▶ **INPUT DATA**:
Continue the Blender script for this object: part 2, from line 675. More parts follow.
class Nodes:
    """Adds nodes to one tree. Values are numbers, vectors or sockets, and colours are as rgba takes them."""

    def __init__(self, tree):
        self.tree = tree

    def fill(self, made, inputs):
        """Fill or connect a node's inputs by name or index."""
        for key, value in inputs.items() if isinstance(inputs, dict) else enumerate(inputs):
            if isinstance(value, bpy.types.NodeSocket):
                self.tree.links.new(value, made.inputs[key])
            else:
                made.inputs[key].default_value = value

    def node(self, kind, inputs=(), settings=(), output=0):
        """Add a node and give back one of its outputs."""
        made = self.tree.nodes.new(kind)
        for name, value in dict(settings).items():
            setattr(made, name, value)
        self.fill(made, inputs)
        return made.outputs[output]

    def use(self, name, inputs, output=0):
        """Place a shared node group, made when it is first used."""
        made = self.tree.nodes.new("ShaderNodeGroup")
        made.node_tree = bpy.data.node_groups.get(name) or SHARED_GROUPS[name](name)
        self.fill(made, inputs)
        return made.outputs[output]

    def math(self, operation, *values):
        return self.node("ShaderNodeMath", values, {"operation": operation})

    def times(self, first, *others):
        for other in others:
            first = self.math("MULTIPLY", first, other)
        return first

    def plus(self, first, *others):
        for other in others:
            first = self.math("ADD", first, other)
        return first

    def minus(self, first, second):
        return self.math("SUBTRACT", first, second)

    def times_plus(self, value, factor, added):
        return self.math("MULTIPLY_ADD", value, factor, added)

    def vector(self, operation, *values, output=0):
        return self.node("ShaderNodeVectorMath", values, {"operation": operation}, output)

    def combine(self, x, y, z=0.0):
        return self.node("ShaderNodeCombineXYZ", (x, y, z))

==

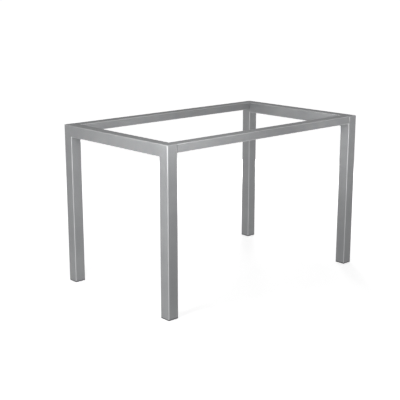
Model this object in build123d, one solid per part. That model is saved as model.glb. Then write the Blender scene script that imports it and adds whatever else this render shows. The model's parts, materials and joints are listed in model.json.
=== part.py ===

---

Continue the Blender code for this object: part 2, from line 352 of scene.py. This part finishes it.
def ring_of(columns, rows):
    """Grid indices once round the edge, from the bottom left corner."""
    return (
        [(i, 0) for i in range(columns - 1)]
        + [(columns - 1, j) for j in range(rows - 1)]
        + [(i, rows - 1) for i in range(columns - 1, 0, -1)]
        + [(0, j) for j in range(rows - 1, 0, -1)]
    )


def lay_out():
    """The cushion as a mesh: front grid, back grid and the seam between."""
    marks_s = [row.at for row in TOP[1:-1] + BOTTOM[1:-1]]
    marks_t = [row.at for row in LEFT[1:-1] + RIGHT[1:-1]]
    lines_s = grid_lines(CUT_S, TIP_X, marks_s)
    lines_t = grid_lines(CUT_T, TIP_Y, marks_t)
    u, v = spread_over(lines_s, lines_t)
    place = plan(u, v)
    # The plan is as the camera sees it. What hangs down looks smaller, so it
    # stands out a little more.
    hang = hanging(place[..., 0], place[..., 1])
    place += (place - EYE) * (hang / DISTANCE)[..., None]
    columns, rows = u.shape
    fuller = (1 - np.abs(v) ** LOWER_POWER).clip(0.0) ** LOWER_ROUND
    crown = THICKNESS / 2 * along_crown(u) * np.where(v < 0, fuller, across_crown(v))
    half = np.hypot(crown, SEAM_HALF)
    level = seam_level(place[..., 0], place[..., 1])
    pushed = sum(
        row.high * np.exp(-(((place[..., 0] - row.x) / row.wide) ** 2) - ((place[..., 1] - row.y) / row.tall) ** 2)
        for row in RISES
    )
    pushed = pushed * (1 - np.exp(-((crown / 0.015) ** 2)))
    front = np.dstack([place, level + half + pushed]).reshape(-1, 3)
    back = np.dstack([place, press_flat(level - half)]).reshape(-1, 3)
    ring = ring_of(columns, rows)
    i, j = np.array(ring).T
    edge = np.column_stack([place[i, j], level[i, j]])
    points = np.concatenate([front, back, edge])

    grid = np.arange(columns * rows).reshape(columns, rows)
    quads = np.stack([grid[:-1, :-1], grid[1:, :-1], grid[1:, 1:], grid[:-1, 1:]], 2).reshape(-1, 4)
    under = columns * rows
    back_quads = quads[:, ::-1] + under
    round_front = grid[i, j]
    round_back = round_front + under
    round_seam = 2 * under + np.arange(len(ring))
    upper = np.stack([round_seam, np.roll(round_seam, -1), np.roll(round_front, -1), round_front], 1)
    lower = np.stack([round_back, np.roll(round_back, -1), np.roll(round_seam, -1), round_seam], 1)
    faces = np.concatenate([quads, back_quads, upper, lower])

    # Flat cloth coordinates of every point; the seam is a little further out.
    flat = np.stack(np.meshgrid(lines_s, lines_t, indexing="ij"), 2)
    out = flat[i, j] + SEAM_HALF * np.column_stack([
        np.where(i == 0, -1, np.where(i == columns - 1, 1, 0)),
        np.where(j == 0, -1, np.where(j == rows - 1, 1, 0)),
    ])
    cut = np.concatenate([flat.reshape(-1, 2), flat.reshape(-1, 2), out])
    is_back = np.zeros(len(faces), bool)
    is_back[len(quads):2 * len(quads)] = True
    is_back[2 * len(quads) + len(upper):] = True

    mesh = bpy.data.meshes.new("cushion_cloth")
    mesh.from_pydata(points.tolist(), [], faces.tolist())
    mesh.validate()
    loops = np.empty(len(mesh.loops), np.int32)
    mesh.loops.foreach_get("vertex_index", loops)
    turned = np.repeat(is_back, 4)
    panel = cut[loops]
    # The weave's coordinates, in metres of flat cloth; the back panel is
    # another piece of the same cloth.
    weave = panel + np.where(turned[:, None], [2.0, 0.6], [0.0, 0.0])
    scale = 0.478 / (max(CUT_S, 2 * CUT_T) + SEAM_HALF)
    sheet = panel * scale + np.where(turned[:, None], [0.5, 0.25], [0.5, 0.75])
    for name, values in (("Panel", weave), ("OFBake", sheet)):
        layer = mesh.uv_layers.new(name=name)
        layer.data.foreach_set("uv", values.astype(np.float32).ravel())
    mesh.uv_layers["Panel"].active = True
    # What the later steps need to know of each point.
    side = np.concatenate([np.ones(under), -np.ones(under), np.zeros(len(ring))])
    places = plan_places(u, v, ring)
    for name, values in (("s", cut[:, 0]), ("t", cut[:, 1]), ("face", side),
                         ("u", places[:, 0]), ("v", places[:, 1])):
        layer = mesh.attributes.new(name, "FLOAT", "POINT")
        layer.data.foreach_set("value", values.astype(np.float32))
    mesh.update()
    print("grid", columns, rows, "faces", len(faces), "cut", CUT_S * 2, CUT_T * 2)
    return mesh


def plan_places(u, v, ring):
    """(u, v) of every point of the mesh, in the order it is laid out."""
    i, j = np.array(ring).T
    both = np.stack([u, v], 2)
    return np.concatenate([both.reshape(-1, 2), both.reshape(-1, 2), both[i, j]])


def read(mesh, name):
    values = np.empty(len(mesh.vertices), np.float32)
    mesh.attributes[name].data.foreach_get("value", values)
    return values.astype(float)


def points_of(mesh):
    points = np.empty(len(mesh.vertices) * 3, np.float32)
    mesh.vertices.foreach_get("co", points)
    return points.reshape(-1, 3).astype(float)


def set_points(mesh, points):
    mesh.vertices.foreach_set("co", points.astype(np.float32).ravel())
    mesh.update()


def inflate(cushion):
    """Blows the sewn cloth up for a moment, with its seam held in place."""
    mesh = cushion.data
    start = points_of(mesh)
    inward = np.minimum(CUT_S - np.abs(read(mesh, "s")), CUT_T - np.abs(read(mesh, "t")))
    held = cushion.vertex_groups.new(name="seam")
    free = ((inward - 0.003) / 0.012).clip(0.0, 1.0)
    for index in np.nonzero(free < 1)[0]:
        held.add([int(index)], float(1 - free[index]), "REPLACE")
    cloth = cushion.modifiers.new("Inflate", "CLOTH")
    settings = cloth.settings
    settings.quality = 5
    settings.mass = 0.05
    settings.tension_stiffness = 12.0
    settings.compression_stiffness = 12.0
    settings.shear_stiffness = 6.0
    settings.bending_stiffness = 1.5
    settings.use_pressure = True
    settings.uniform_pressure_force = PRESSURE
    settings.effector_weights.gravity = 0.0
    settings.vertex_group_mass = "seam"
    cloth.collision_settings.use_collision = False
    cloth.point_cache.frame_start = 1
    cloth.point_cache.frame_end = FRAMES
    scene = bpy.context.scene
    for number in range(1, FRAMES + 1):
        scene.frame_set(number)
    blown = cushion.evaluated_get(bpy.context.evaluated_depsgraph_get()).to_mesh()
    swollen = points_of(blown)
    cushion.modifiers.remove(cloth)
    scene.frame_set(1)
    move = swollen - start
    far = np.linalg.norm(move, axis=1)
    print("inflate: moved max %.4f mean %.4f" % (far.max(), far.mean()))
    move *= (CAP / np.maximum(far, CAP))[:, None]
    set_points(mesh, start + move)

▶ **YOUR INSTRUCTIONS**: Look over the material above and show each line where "Continue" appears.

▶ **RIGHT ANSWER**:
Continue the Blender script for this object: part 2, from line 675. More parts follow.
Continue the Blender code for this object: part 2, from line 352 of scene.py. This part finishes it.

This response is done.